Records with modeling code:
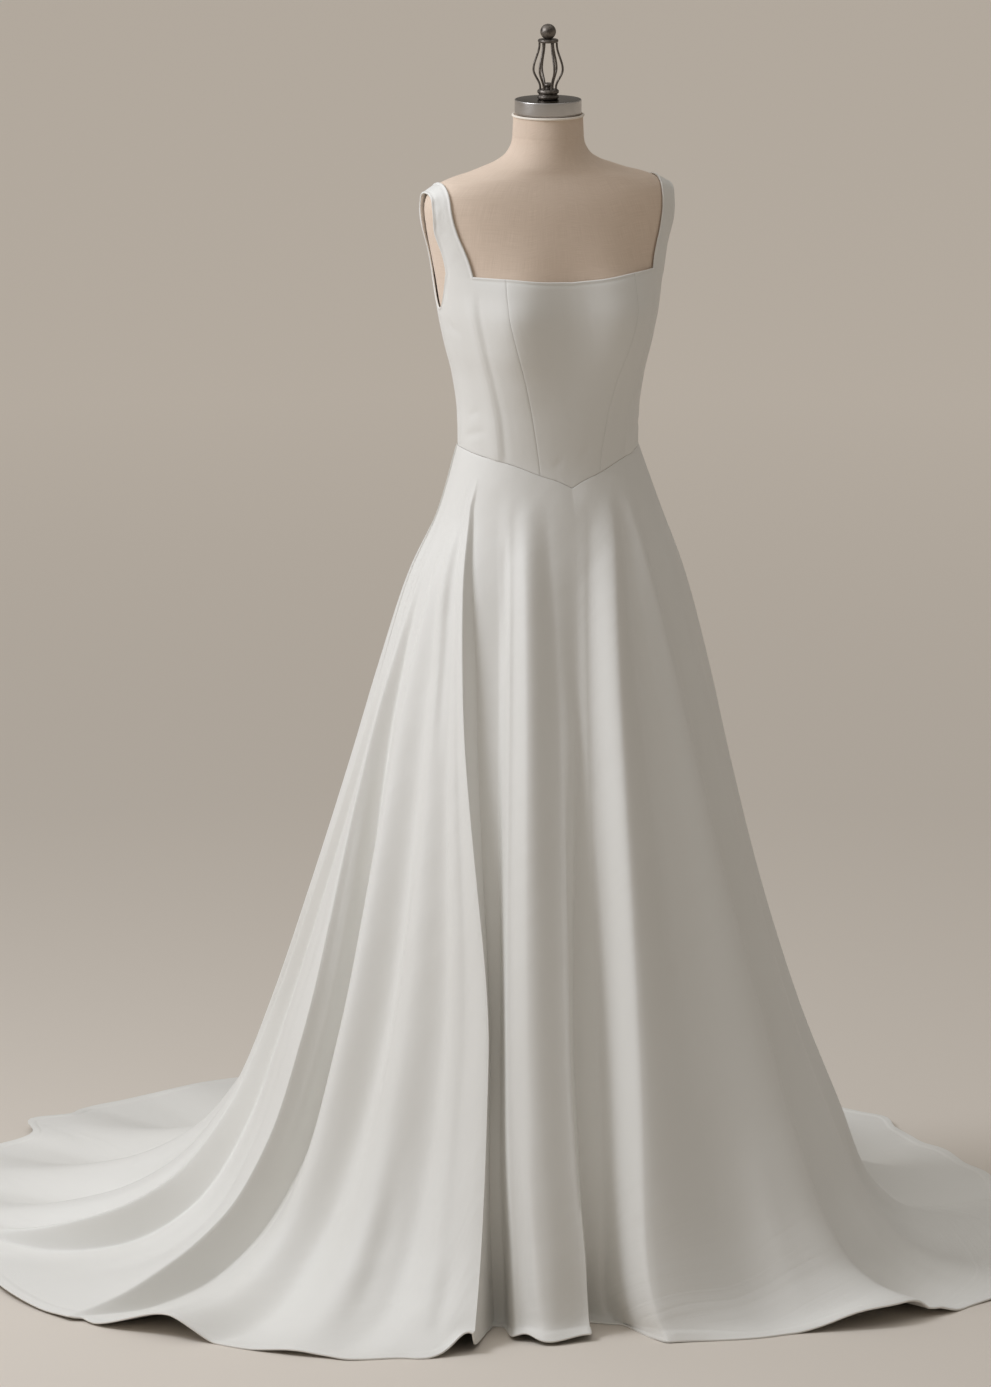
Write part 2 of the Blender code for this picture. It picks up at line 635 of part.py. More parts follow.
def build_bodice():
    """Seven panels: centre front, side fronts and side backs with straps, centre backs."""
    front = ("princess", "strap_inner", "strap_outer", "side")
    back = ("side", "back_outer", "back_inner", "back_princess")
    princess = named_line("princess")
    centre_back = (named_line("back_princess"), lambda height: 180.0)
    for side, hand in ((-1, "right"), (1, "left")):
        strap_panel("bodice_side_front_" + hand, front, (3, 3, 3), front_top, side, True)
        strap_panel("bodice_side_back_" + hand, back, (2, 3, 4), back_top, side, False)
        plain_panel("bodice_centre_back_" + hand, centre_back, (5,), back_top, side)
    across = (lambda height: -princess(height), lambda height: 0.0, princess)
    plain_panel("bodice_centre_front", across, (6, 6), front_top, 1)


def lofted(name, rings, material):
    """A closed body through rings of points, with flat ends."""
    sides = len(rings[0])
    verts = [p for ring in rings for p in ring]
    faces = []
    for i in range(len(rings) - 1):
        for j in range(sides):
            a, b = i * sides + j, i * sides + (j + 1) % sides
            faces.append([a, b, b + sides, a + sides])
    faces.append(list(range(sides)))
    faces.append([(len(rings) - 1) * sides + j for j in range(sides)])
    return add_object(name, verts, faces, material)


def turned(name, profile, sides, material):
    """A closed turned body. The profile's rows are radius and height, bottom to top."""
    rings = []
    for radius, height in profile:
        turns = [2 * math.pi * j / sides for j in range(sides)]
        rings.append([(radius * math.sin(t), -radius * math.cos(t), height) for t in turns])
    return lofted(name, rings, material)


def form_ring(height, inset):
    step = 360 / FORM_SIDES
    azimuths = [step * j - 180 for j in range(FORM_SIDES)]
    return [tuple(torso_inside(azimuth, height, inset)) for azimuth in azimuths]


def build_form():
    """Torso and neck, a constant step inside the fitted cloth, with a rounded lower edge."""
    inset = WALL + FORM_GAP
    rings = []
    for angle in (0, 30, 60, 90):
        turn = math.radians(angle)
        rise = FORM_BOTTOM_ROUND * (1 - math.cos(turn))
        tuck = FORM_BOTTOM_ROUND * (1 - math.sin(turn))
        ring = form_ring(FORM_BOTTOM + FORM_BOTTOM_ROUND, inset + tuck)
        rings.append([(x, y, FORM_BOTTOM + rise) for x, y, _ in ring])
    shoulder = [ring.height for ring in TORSO[:-1] if ring.height > FORM_LEVELS[-1]]
    rings += [form_ring(height, inset) for height in (*FORM_LEVELS, *shoulder)]
    rim = NECK_TOP - NECK_RIM_HEIGHT
    rings.append(form_ring(rim, inset))
    rings.append(form_ring(rim, inset - NECK_RIM_PROUD))
    rings.append([(x, y, NECK_TOP) for x, y, _ in rings[-1]])
    lofted("form_torso", rings, linen)


def build_cap():
    low = NECK_TOP + SEAM
    high = low + CAP_HEIGHT
    profile = ((CAP_RADIUS, low), (CAP_RADIUS, high - CAP_EDGE), (CAP_RADIUS - CAP_EDGE, high))
    turned("neck_cap", profile, 40, steel)
    return high + SEAM


def wire(name, turn, low):
    """A bowed wire of the finial's cage, as a curve with a round section."""
    curve = bpy.data.curves.new(name, "CURVE")
    curve.dimensions = "3D"
    curve.bevel_depth = WIRE_RADIUS
    curve.bevel_resolution = 1
    curve.use_fill_caps = True
    line = curve.splines.new("POLY")
    stops = (0, 0.04, 0.42, 0.96, 1)
    radii = (WIRE_FOOT_RADIUS, WIRE_FOOT_RADIUS, WIRE_BULGE_RADIUS,
             WIRE_HEAD_RADIUS, WIRE_HEAD_RADIUS)
    shares = (0, 0.04, 0.14, 0.26, 0.38, 0.50, 0.62, 0.74, 0.86, 0.96, 1)
    line.points.add(len(shares) - 1)
    for k, share in enumerate(shares):
        radius = float(glide(stops, radii, share))
        point = (radius * math.sin(turn), -radius * math.cos(turn), low + CAGE_HEIGHT * share, 1)
        line.points[k].co = point
    item = bpy.data.objects.new(name, curve)
    curve.materials.append(pewter(name + "_finish"))
    bpy.context.scene.collection.objects.link(item)


def lifted(profile, low):
    return [(radius, low + height) for radius, height in profile]


def build_finial(low):
    """Collar, knob, six wires, ring and ball, from the cap upwards."""
    edge = COLLAR_RADIUS - COLLAR_GROOVE / 2
    groove = COLLAR_RADIUS - COLLAR_GROOVE
    collar = ((edge, 0), (COLLAR_RADIUS, 0.0020), (COLLAR_RADIUS, 0.0045), (groove, 0.0060),
              (groove, 0.0070), (COLLAR_RADIUS, 0.0085), (COLLAR_RADIUS, 0.0110), (edge, 0.0130))
    turned("finial_collar", lifted(collar, low), 20, pewter)
    cage = low + collar[-1][1] + SEAM
    knob = ((KNOB_STEM, 0), (KNOB_STEM, 0.0030), (KNOB_RADIUS, 0.0045), (KNOB_RADIUS, 0.0070),
            (KNOB_STEM, 0.0085))
    turned("finial_knob", lifted(knob, cage), 16, pewter)
    for k in range(WIRE_COUNT):
        turn = math.radians(WIRE_START + 360 * k / WIRE_COUNT)
        wire("finial_wire_" + str(k + 1), turn, cage)
    ring = ((RING_RADIUS - RING_EDGE, 0), (RING_RADIUS, RING_EDGE),
            (RING_RADIUS, RING_HEIGHT - RING_EDGE), (RING_RADIUS - RING_EDGE, RING_HEIGHT))
    seat = cage + CAGE_HEIGHT + SEAM
    turned("finial_ring", lifted(ring, seat), 20, pewter)
    first = math.radians(BALL_SEAT_ANGLE)
    centre = seat + RING_HEIGHT + SEAM + BALL_RADIUS * math.cos(first)
    ball = []
    for k in range(BALL_RINGS):
        turn = first + (math.radians(178) - first) * k / (BALL_RINGS - 1)
        ball.append((BALL_RADIUS * math.sin(turn), centre - BALL_RADIUS * math.cos(turn)))
    turned("finial_ball", ball, 20, pewter)


def build_stand():
    """Round floor plate, and the pole from it up to the torso."""
    profile = ((BASE_RADIUS, 0.0), (BASE_RADIUS, BASE_HEIGHT - BASE_EDGE),
               (BASE_RADIUS - BASE_EDGE, BASE_HEIGHT))
    turned("form_base", profile, 48, black_paint)
    low, high = BASE_HEIGHT + SEAM, FORM_BOTTOM - SEAM
    turned("form_pole", ((POLE_RADIUS, low), (POLE_RADIUS, high)), 24, black_paint)


def main():
    for item in list(bpy.data.objects):
        bpy.data.objects.remove(item, do_unlink=True)
    build_skirt()
    build_bodice()
    build_form()
    build_finial(build_cap())
    build_stand()


main()
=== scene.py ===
"""The looks of a sleeveless wedding dress on its dress form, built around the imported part.

Metres, +Z up, in the part's own frame: the dress faces -Y, and +X is the wearer's left. An azimuth
is in degrees from the front, positive towards +X. A skirt level is 0 at the waist seam, 6 at the
knee and 11 at the hem. Each cloth piece is a thin shell on its solid's own form.
"""

import math
from collections import namedtuple

import bpy
import numpy as np
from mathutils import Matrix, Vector, kdtree


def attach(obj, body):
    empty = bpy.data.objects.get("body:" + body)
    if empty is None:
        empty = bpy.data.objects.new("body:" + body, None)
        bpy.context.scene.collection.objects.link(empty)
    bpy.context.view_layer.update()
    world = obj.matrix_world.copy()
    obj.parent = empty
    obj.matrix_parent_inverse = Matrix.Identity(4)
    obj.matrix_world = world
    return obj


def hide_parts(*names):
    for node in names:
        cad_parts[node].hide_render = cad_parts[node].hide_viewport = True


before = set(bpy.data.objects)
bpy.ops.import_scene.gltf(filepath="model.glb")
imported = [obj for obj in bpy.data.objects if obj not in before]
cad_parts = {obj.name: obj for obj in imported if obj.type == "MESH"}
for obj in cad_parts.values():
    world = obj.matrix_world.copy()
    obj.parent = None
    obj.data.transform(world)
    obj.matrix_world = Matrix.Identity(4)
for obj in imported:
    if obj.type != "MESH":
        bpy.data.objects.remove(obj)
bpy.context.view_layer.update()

# Camera, floor and overhead light
CAMERA_AZIMUTH = -19.0
CAMERA_DISTANCE = 14.0
CAMERA_HEIGHT = 3.5
CAMERA_AIM = Vector((-0.0661, 0.0226, 0.7637))
CAMERA_LENS = 275.7
SENSOR = 36.0
FLOOR_HALF = 80.0
OVERHEAD_AZIMUTH = -120.0
OVERHEAD_RISE = 75.0

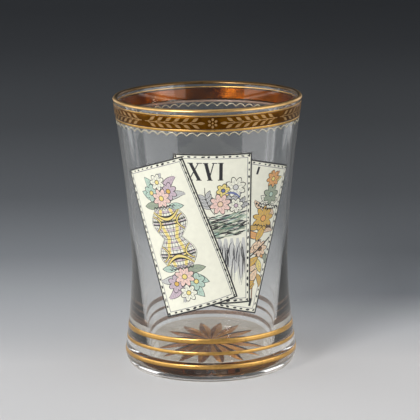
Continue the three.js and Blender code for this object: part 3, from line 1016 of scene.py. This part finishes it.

#### [PROBLEM DESCRIPTION]
Please write out exactly the lines from the start of the data through the line that contains "return add_object(name, verts, faces, material)", both ends included, and nothing else.

#### [THE REPLY]
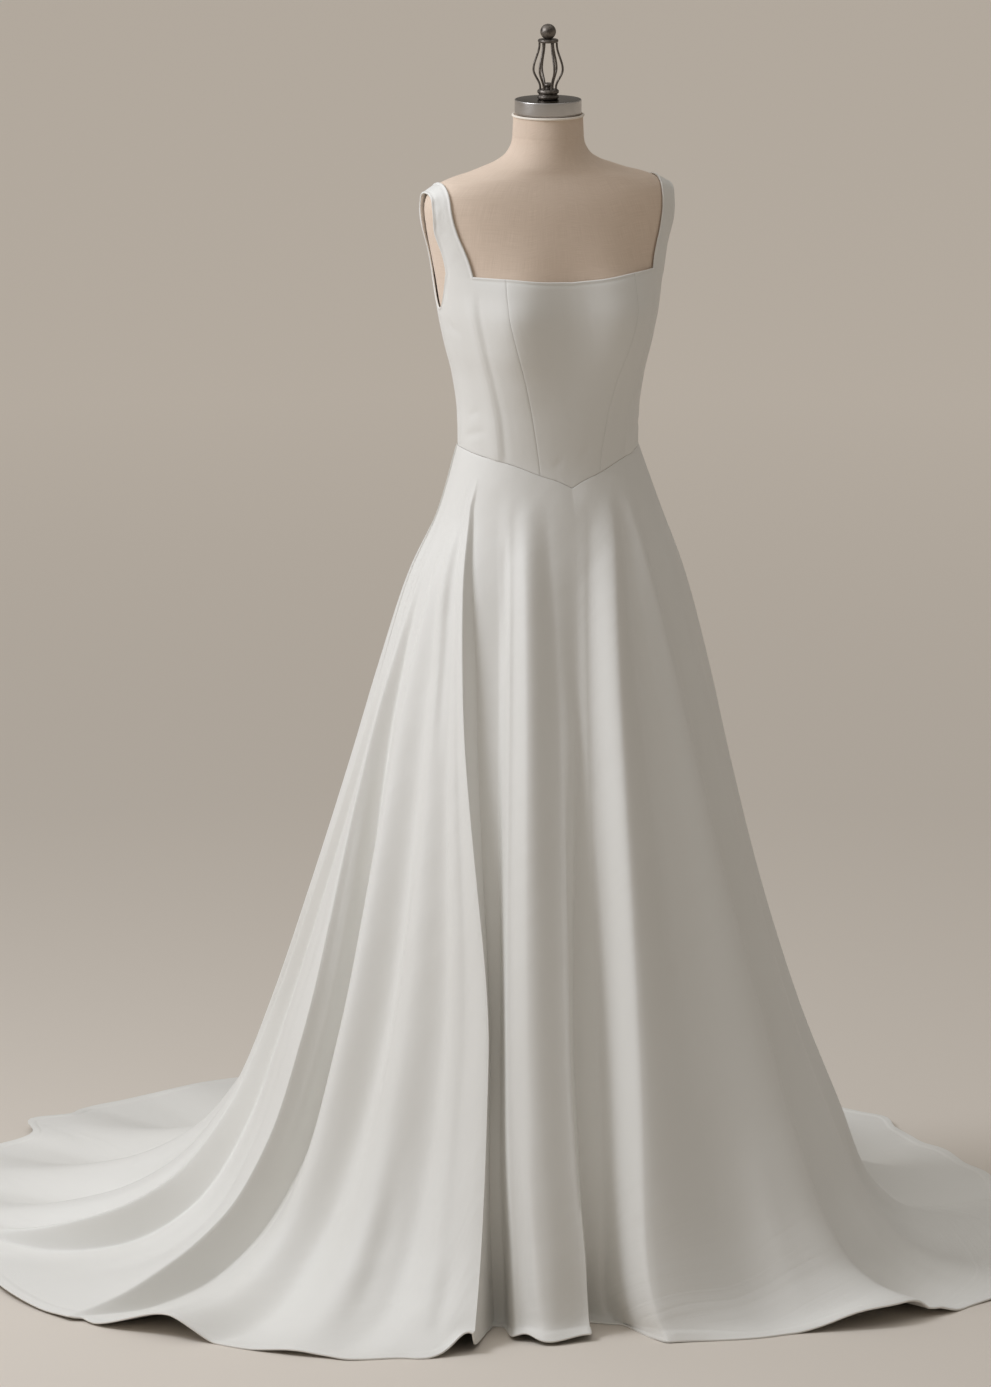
Write part 2 of the Blender code for this picture. It picks up at line 635 of part.py. More parts follow.
def build_bodice():
    """Seven panels: centre front, side fronts and side backs with straps, centre backs."""
    front = ("princess", "strap_inner", "strap_outer", "side")
    back = ("side", "back_outer", "back_inner", "back_princess")
    princess = named_line("princess")
    centre_back = (named_line("back_princess"), lambda height: 180.0)
    for side, hand in ((-1, "right"), (1, "left")):
        strap_panel("bodice_side_front_" + hand, front, (3, 3, 3), front_top, side, True)
        strap_panel("bodice_side_back_" + hand, back, (2, 3, 4), back_top, side, False)
        plain_panel("bodice_centre_back_" + hand, centre_back, (5,), back_top, side)
    across = (lambda height: -princess(height), lambda height: 0.0, princess)
    plain_panel("bodice_centre_front", across, (6, 6), front_top, 1)


def lofted(name, rings, material):
    """A closed body through rings of points, with flat ends."""
    sides = len(rings[0])
    verts = [p for ring in rings for p in ring]
    faces = []
    for i in range(len(rings) - 1):
        for j in range(sides):
            a, b = i * sides + j, i * sides + (j + 1) % sides
            faces.append([a, b, b + sides, a + sides])
    faces.append(list(range(sides)))
    faces.append([(len(rings) - 1) * sides + j for j in range(sides)])
    return add_object(name, verts, faces, material)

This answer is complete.